■ Goal of the exercise:
Restate the records below word for word.

Entries with model source code

-------------------------

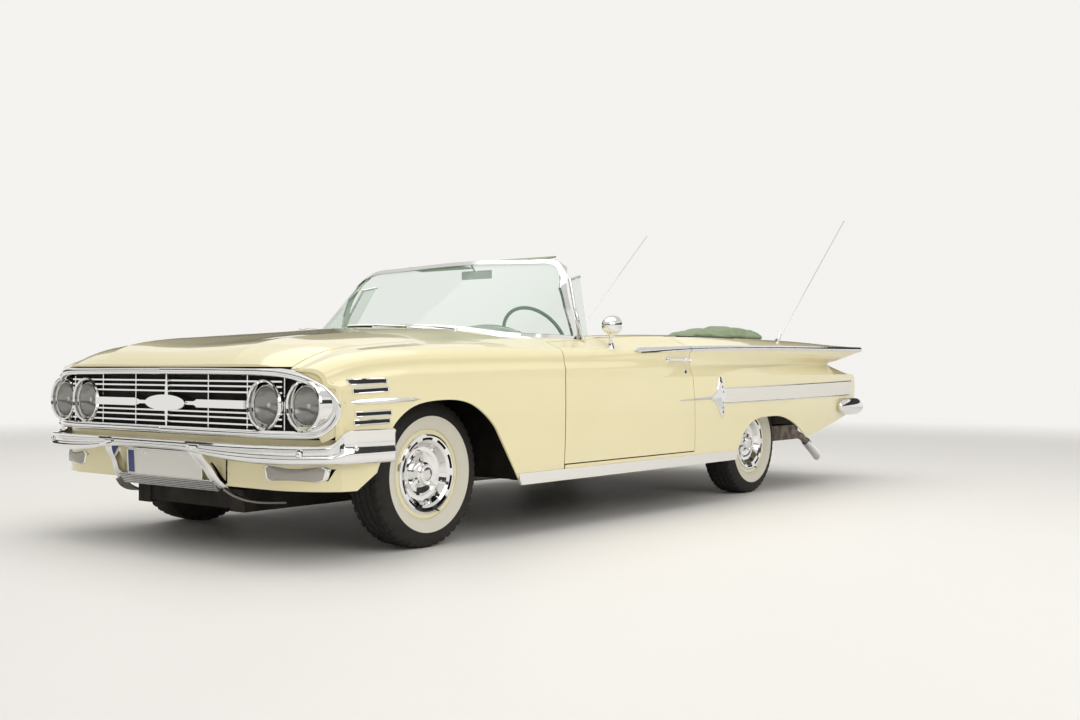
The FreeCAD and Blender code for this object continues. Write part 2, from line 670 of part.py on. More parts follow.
def deck_front():
    """Strip of deck between the top well and the lid."""
    reach = box(DECK_LID_FRONT_X + DECK_LID_GAP, WELL_REAR_X - 42, -10, DECK_LID_HALF_WIDTH, 860, 1100)
    half = SHELL.common(reach)
    return half.fuse(mirrored(half)).removeSplitter()


def deck_lid():
    reach = box(REAR_X - 50, DECK_LID_FRONT_X, -10, DECK_LID_HALF_WIDTH - 4, 824, 1100)
    half = SHELL.common(reach)
    return half.fuse(mirrored(half)).removeSplitter()


def tail_panel():
    reach = box(REAR_X - 50, FIN_TIP_X + 420, -10, DECK_LID_HALF_WIDTH, 400, 818)
    half = SHELL.common(reach)
    return half.fuse(mirrored(half)).removeSplitter()


BEAD_BELOW = 17.0
BEAD_ABOVE = 12.0


def bead_outline(stations):
    """Side outline of the bright bead along the shoulder line, by stations."""
    line = [(x, fair(SHOULDER_HEIGHT, x)) for x in stations]
    return [(x, z - BEAD_BELOW) for x, z in line] + [(x, z + BEAD_ABOVE) for x, z in reversed(line)]


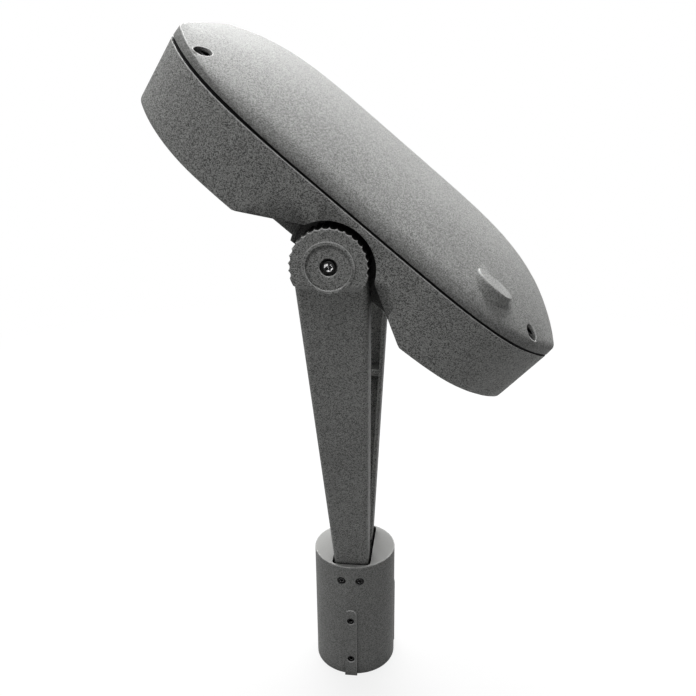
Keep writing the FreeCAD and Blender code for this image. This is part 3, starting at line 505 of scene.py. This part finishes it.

-------------------------

■ Task answer:
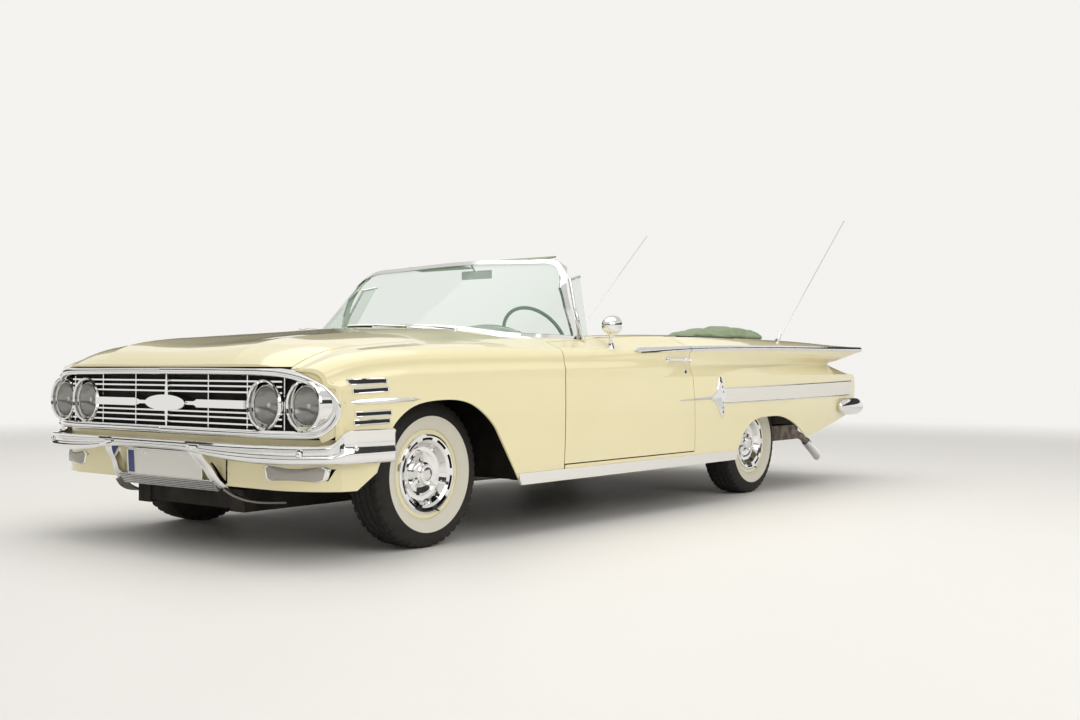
The FreeCAD and Blender code for this object continues. Write part 2, from line 670 of part.py on. More parts follow.
def deck_front():
    """Strip of deck between the top well and the lid."""
    reach = box(DECK_LID_FRONT_X + DECK_LID_GAP, WELL_REAR_X - 42, -10, DECK_LID_HALF_WIDTH, 860, 1100)
    half = SHELL.common(reach)
    return half.fuse(mirrored(half)).removeSplitter()


def deck_lid():
    reach = box(REAR_X - 50, DECK_LID_FRONT_X, -10, DECK_LID_HALF_WIDTH - 4, 824, 1100)
    half = SHELL.common(reach)
    return half.fuse(mirrored(half)).removeSplitter()


def tail_panel():
    reach = box(REAR_X - 50, FIN_TIP_X + 420, -10, DECK_LID_HALF_WIDTH, 400, 818)
    half = SHELL.common(reach)
    return half.fuse(mirrored(half)).removeSplitter()


BEAD_BELOW = 17.0
BEAD_ABOVE = 12.0


def bead_outline(stations):
    """Side outline of the bright bead along the shoulder line, by stations."""
    line = [(x, fair(SHOULDER_HEIGHT, x)) for x in stations]
    return [(x, z - BEAD_BELOW) for x, z in line] + [(x, z + BEAD_ABOVE) for x, z in reversed(line)]


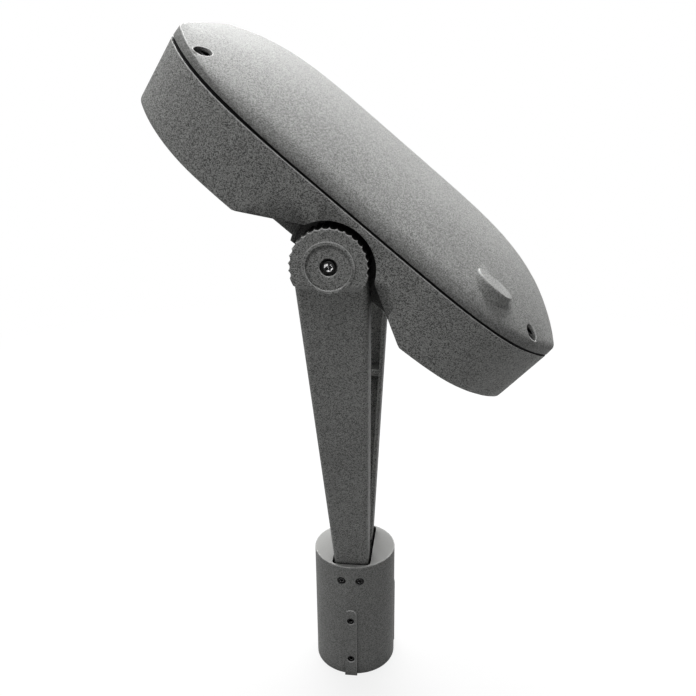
Keep writing the FreeCAD and Blender code for this image. This is part 3, starting at line 505 of scene.py. This part finishes it.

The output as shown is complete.